- _Exercise_: Write the records out again, keeping each line exactly as it is.

- _Data shown_:
------------------------------------------------

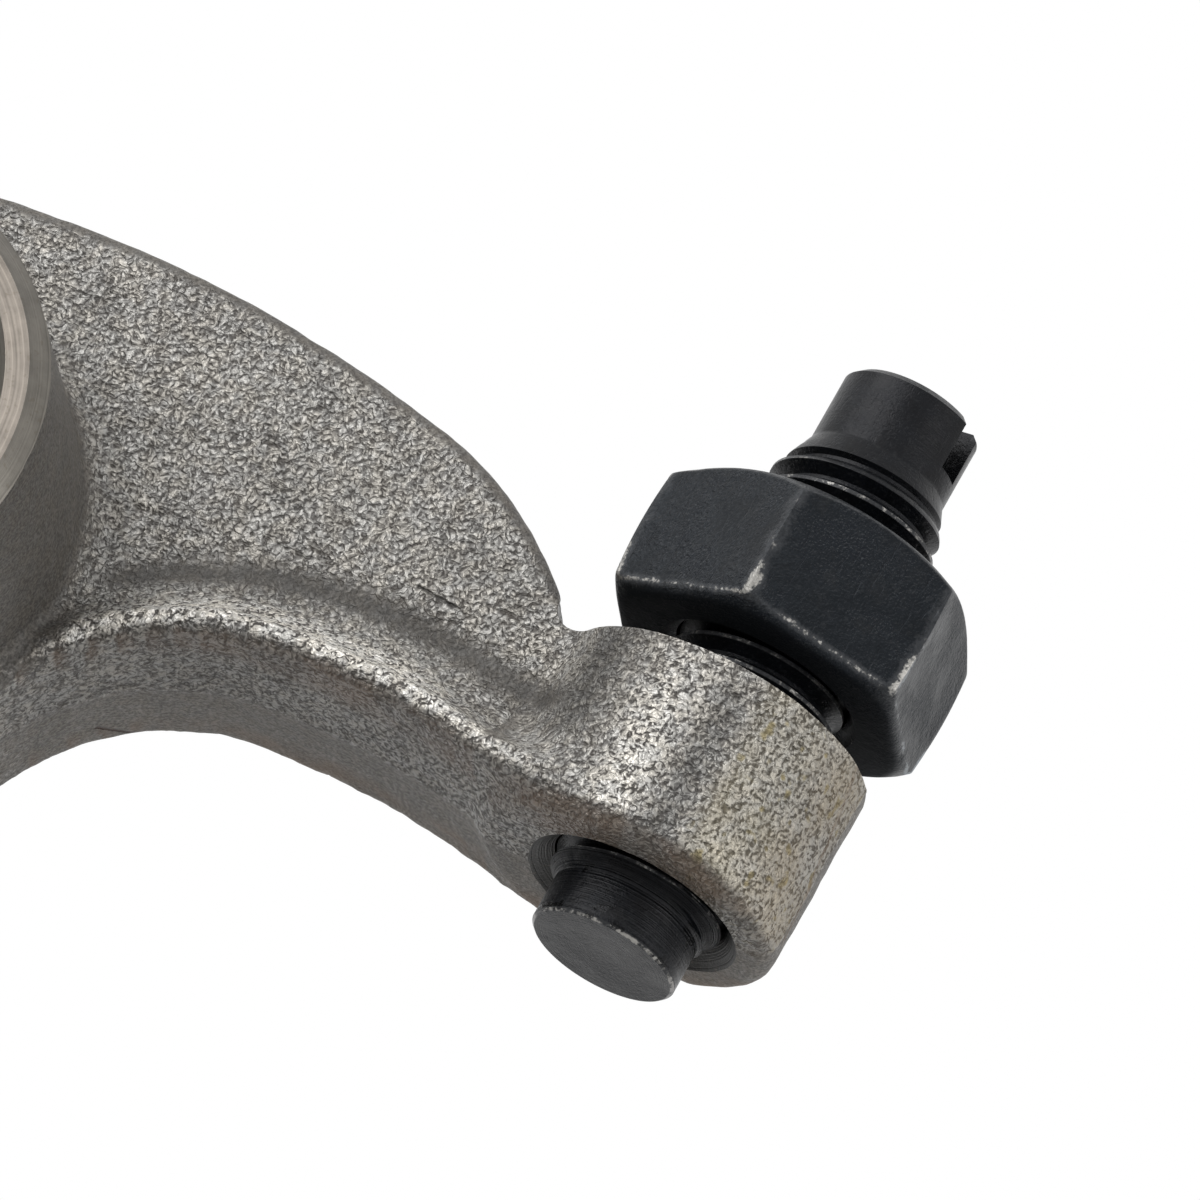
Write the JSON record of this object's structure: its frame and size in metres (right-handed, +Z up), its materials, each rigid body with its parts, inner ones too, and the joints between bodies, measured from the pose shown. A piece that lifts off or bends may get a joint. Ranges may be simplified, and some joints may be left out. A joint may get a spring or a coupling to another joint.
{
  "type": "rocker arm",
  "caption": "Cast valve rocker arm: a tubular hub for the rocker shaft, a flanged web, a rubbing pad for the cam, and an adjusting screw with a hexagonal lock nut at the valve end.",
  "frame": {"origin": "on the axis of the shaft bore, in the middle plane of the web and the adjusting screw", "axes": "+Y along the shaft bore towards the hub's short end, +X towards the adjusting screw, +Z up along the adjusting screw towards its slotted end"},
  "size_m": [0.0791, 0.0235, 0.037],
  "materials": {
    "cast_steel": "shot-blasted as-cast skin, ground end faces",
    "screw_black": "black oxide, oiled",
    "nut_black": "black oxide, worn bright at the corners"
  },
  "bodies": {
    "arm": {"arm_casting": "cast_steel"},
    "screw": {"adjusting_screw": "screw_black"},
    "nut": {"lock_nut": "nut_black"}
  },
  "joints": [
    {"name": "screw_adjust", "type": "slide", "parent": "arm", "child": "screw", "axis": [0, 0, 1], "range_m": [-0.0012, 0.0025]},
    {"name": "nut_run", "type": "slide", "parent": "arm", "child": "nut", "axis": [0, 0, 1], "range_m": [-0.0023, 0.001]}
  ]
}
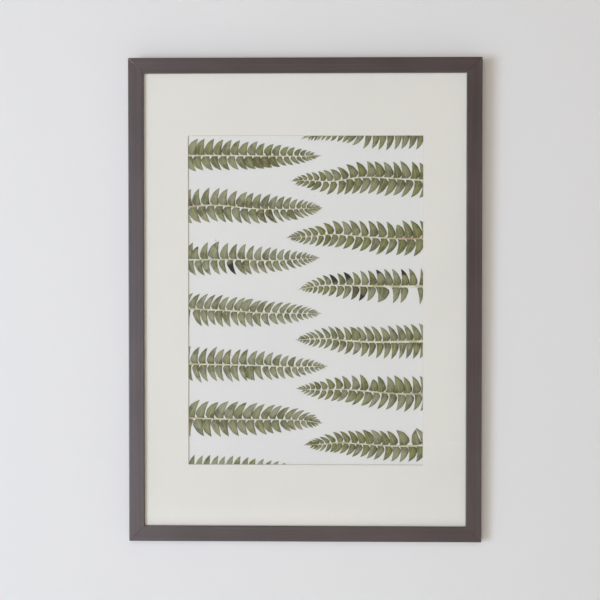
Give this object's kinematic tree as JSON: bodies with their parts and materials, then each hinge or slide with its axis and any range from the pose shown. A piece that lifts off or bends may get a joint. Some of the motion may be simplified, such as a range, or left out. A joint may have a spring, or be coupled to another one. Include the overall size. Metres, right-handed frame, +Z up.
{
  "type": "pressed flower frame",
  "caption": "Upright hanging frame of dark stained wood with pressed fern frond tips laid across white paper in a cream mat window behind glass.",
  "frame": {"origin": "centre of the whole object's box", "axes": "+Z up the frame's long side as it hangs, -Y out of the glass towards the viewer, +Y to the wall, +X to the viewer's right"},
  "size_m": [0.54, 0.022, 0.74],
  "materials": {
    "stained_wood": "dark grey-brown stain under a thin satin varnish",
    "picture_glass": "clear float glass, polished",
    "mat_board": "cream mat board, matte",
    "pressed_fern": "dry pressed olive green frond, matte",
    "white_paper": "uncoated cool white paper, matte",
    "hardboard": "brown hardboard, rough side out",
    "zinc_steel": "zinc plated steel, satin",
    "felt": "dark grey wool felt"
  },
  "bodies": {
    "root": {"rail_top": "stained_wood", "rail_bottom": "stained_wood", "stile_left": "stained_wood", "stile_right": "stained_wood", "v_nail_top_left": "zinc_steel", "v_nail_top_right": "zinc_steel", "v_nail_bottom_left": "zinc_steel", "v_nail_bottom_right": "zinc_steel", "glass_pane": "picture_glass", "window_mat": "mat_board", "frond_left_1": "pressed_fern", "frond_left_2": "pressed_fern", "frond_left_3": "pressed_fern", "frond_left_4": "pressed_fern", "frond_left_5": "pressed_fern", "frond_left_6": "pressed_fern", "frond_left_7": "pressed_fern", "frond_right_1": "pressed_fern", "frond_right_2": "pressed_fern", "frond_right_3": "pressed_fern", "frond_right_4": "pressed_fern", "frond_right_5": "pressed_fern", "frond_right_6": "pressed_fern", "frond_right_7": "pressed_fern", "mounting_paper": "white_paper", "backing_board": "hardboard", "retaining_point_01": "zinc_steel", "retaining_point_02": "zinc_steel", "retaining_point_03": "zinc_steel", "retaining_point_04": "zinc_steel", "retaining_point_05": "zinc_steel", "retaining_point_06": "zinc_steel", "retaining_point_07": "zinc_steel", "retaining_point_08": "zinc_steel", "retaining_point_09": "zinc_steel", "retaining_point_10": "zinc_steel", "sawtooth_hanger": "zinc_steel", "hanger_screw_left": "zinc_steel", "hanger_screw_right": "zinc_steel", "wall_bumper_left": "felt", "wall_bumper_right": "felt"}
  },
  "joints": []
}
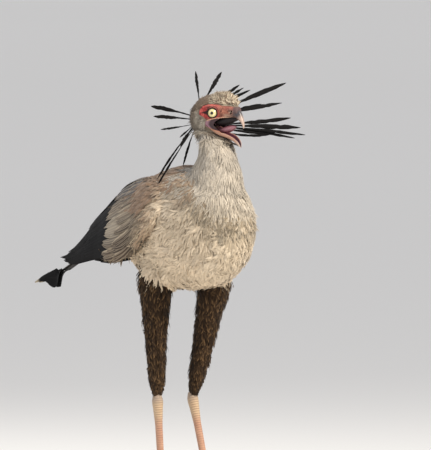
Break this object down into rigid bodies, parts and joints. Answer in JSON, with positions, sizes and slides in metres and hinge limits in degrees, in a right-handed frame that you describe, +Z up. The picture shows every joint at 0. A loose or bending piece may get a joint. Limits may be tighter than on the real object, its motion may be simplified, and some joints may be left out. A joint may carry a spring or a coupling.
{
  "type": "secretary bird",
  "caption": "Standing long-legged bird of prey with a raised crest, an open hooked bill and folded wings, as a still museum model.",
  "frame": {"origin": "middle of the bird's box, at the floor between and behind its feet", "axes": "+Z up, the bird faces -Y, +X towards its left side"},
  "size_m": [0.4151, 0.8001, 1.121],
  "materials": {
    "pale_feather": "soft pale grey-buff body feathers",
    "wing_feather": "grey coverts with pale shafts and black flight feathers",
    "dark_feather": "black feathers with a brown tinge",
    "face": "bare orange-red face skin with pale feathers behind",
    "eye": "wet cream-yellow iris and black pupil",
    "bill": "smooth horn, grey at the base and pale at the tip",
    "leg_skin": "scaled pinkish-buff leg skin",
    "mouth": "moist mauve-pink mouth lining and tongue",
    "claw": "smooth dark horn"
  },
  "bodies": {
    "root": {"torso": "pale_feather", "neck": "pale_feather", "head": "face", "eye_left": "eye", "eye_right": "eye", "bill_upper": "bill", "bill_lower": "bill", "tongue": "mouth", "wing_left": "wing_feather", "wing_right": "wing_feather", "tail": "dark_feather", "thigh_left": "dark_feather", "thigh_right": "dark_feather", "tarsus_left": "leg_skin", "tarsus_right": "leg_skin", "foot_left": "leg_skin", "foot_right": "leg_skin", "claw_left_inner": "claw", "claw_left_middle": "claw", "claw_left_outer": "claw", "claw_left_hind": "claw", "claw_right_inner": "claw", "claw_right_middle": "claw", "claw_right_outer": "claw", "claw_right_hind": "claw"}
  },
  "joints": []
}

------------------------------------------------

- _Solution_:
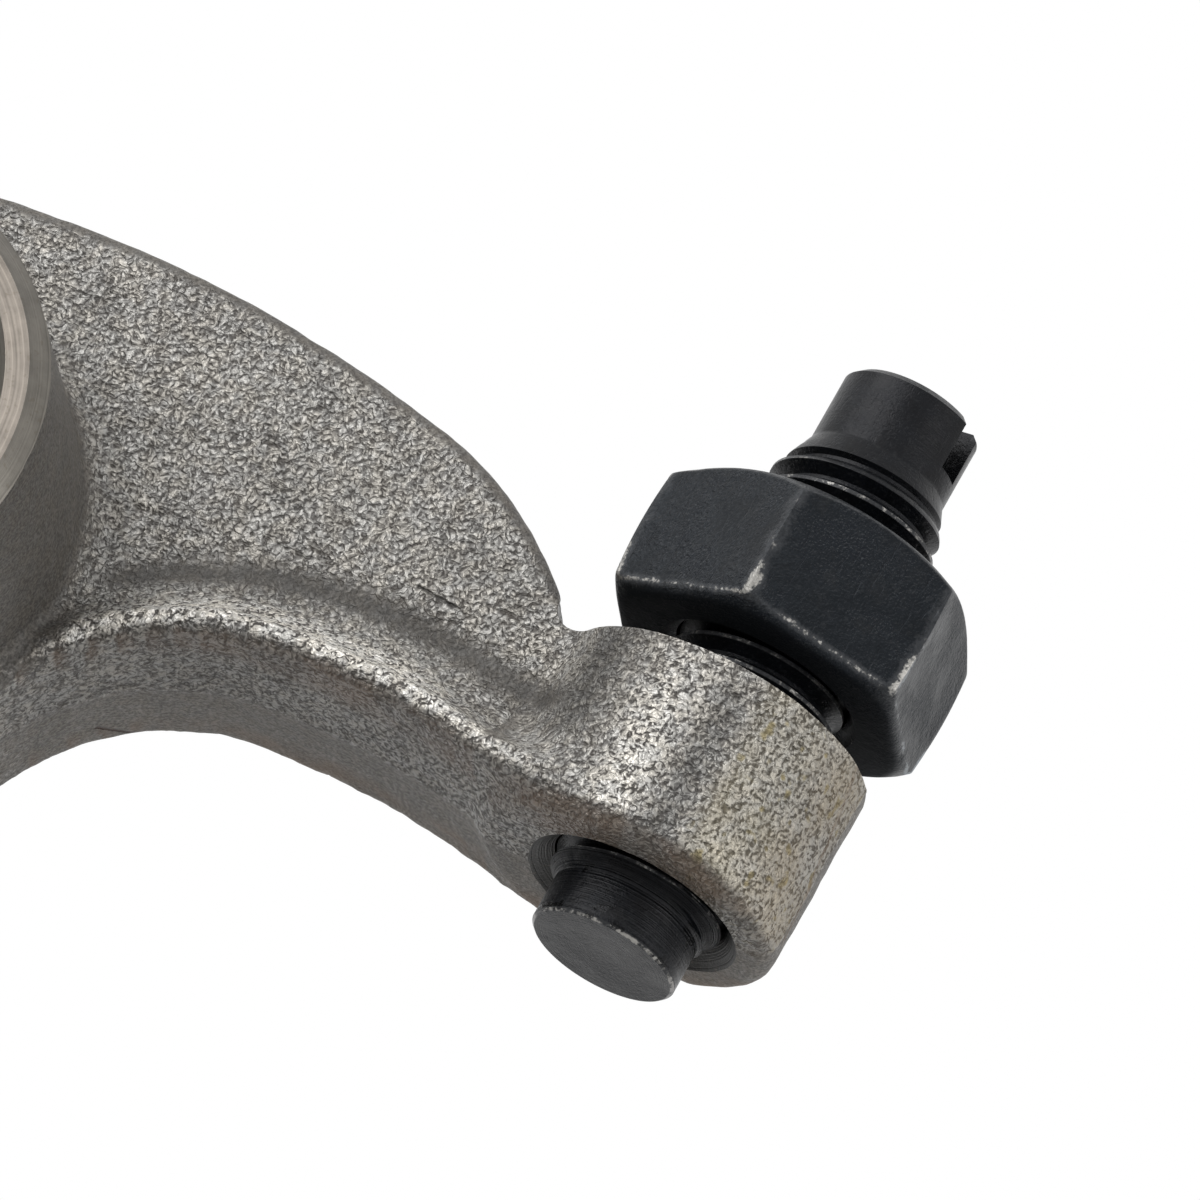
Write the JSON record of this object's structure: its frame and size in metres (right-handed, +Z up), its materials, each rigid body with its parts, inner ones too, and the joints between bodies, measured from the pose shown. A piece that lifts off or bends may get a joint. Ranges may be simplified, and some joints may be left out. A joint may get a spring or a coupling to another joint.
{
  "type": "rocker arm",
  "caption": "Cast valve rocker arm: a tubular hub for the rocker shaft, a flanged web, a rubbing pad for the cam, and an adjusting screw with a hexagonal lock nut at the valve end.",
  "frame": {"origin": "on the axis of the shaft bore, in the middle plane of the web and the adjusting screw", "axes": "+Y along the shaft bore towards the hub's short end, +X towards the adjusting screw, +Z up along the adjusting screw towards its slotted end"},
  "size_m": [0.0791, 0.0235, 0.037],
  "materials": {
    "cast_steel": "shot-blasted as-cast skin, ground end faces",
    "screw_black": "black oxide, oiled",
    "nut_black": "black oxide, worn bright at the corners"
  },
  "bodies": {
    "arm": {"arm_casting": "cast_steel"},
    "screw": {"adjusting_screw": "screw_black"},
    "nut": {"lock_nut": "nut_black"}
  },
  "joints": [
    {"name": "screw_adjust", "type": "slide", "parent": "arm", "child": "screw", "axis": [0, 0, 1], "range_m": [-0.0012, 0.0025]},
    {"name": "nut_run", "type": "slide", "parent": "arm", "child": "nut", "axis": [0, 0, 1], "range_m": [-0.0023, 0.001]}
  ]
}
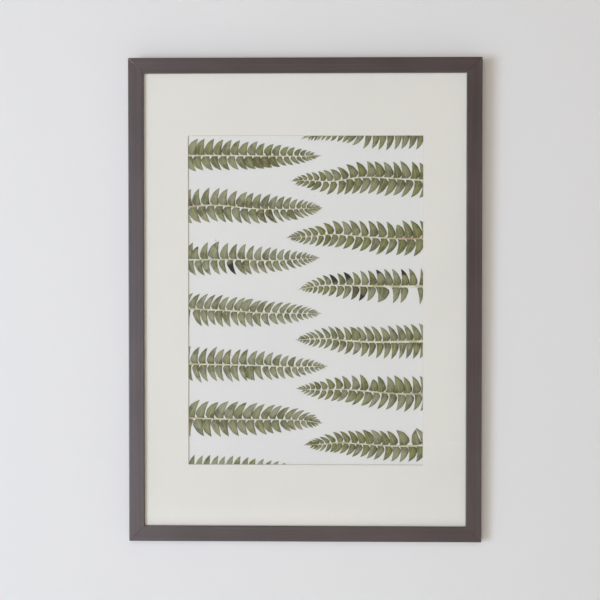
Give this object's kinematic tree as JSON: bodies with their parts and materials, then each hinge or slide with its axis and any range from the pose shown. A piece that lifts off or bends may get a joint. Some of the motion may be simplified, such as a range, or left out. A joint may have a spring, or be coupled to another one. Include the overall size. Metres, right-handed frame, +Z up.
{
  "type": "pressed flower frame",
  "caption": "Upright hanging frame of dark stained wood with pressed fern frond tips laid across white paper in a cream mat window behind glass.",
  "frame": {"origin": "centre of the whole object's box", "axes": "+Z up the frame's long side as it hangs, -Y out of the glass towards the viewer, +Y to the wall, +X to the viewer's right"},
  "size_m": [0.54, 0.022, 0.74],
  "materials": {
    "stained_wood": "dark grey-brown stain under a thin satin varnish",
    "picture_glass": "clear float glass, polished",
    "mat_board": "cream mat board, matte",
    "pressed_fern": "dry pressed olive green frond, matte",
    "white_paper": "uncoated cool white paper, matte",
    "hardboard": "brown hardboard, rough side out",
    "zinc_steel": "zinc plated steel, satin",
    "felt": "dark grey wool felt"
  },
  "bodies": {
    "root": {"rail_top": "stained_wood", "rail_bottom": "stained_wood", "stile_left": "stained_wood", "stile_right": "stained_wood", "v_nail_top_left": "zinc_steel", "v_nail_top_right": "zinc_steel", "v_nail_bottom_left": "zinc_steel", "v_nail_bottom_right": "zinc_steel", "glass_pane": "picture_glass", "window_mat": "mat_board", "frond_left_1": "pressed_fern", "frond_left_2": "pressed_fern", "frond_left_3": "pressed_fern", "frond_left_4": "pressed_fern", "frond_left_5": "pressed_fern", "frond_left_6": "pressed_fern", "frond_left_7": "pressed_fern", "frond_right_1": "pressed_fern", "frond_right_2": "pressed_fern", "frond_right_3": "pressed_fern", "frond_right_4": "pressed_fern", "frond_right_5": "pressed_fern", "frond_right_6": "pressed_fern", "frond_right_7": "pressed_fern", "mounting_paper": "white_paper", "backing_board": "hardboard", "retaining_point_01": "zinc_steel", "retaining_point_02": "zinc_steel", "retaining_point_03": "zinc_steel", "retaining_point_04": "zinc_steel", "retaining_point_05": "zinc_steel", "retaining_point_06": "zinc_steel", "retaining_point_07": "zinc_steel", "retaining_point_08": "zinc_steel", "retaining_point_09": "zinc_steel", "retaining_point_10": "zinc_steel", "sawtooth_hanger": "zinc_steel", "hanger_screw_left": "zinc_steel", "hanger_screw_right": "zinc_steel", "wall_bumper_left": "felt", "wall_bumper_right": "felt"}
  },
  "joints": []
}
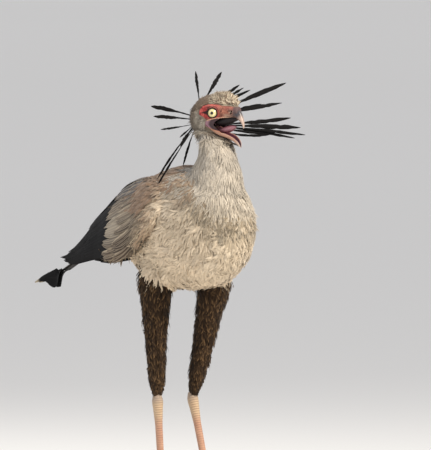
Break this object down into rigid bodies, parts and joints. Answer in JSON, with positions, sizes and slides in metres and hinge limits in degrees, in a right-handed frame that you describe, +Z up. The picture shows every joint at 0. A loose or bending piece may get a joint. Limits may be tighter than on the real object, its motion may be simplified, and some joints may be left out. A joint may carry a spring or a coupling.
{
  "type": "secretary bird",
  "caption": "Standing long-legged bird of prey with a raised crest, an open hooked bill and folded wings, as a still museum model.",
  "frame": {"origin": "middle of the bird's box, at the floor between and behind its feet", "axes": "+Z up, the bird faces -Y, +X towards its left side"},
  "size_m": [0.4151, 0.8001, 1.121],
  "materials": {
    "pale_feather": "soft pale grey-buff body feathers",
    "wing_feather": "grey coverts with pale shafts and black flight feathers",
    "dark_feather": "black feathers with a brown tinge",
    "face": "bare orange-red face skin with pale feathers behind",
    "eye": "wet cream-yellow iris and black pupil",
    "bill": "smooth horn, grey at the base and pale at the tip",
    "leg_skin": "scaled pinkish-buff leg skin",
    "mouth": "moist mauve-pink mouth lining and tongue",
    "claw": "smooth dark horn"
  },
  "bodies": {
    "root": {"torso": "pale_feather", "neck": "pale_feather", "head": "face", "eye_left": "eye", "eye_right": "eye", "bill_upper": "bill", "bill_lower": "bill", "tongue": "mouth", "wing_left": "wing_feather", "wing_right": "wing_feather", "tail": "dark_feather", "thigh_left": "dark_feather", "thigh_right": "dark_feather", "tarsus_left": "leg_skin", "tarsus_right": "leg_skin", "foot_left": "leg_skin", "foot_right": "leg_skin", "claw_left_inner": "claw", "claw_left_middle": "claw", "claw_left_outer": "claw", "claw_left_hind": "claw", "claw_right_inner": "claw", "claw_right_middle": "claw", "claw_right_outer": "claw", "claw_right_hind": "claw"}
  },
  "joints": []
}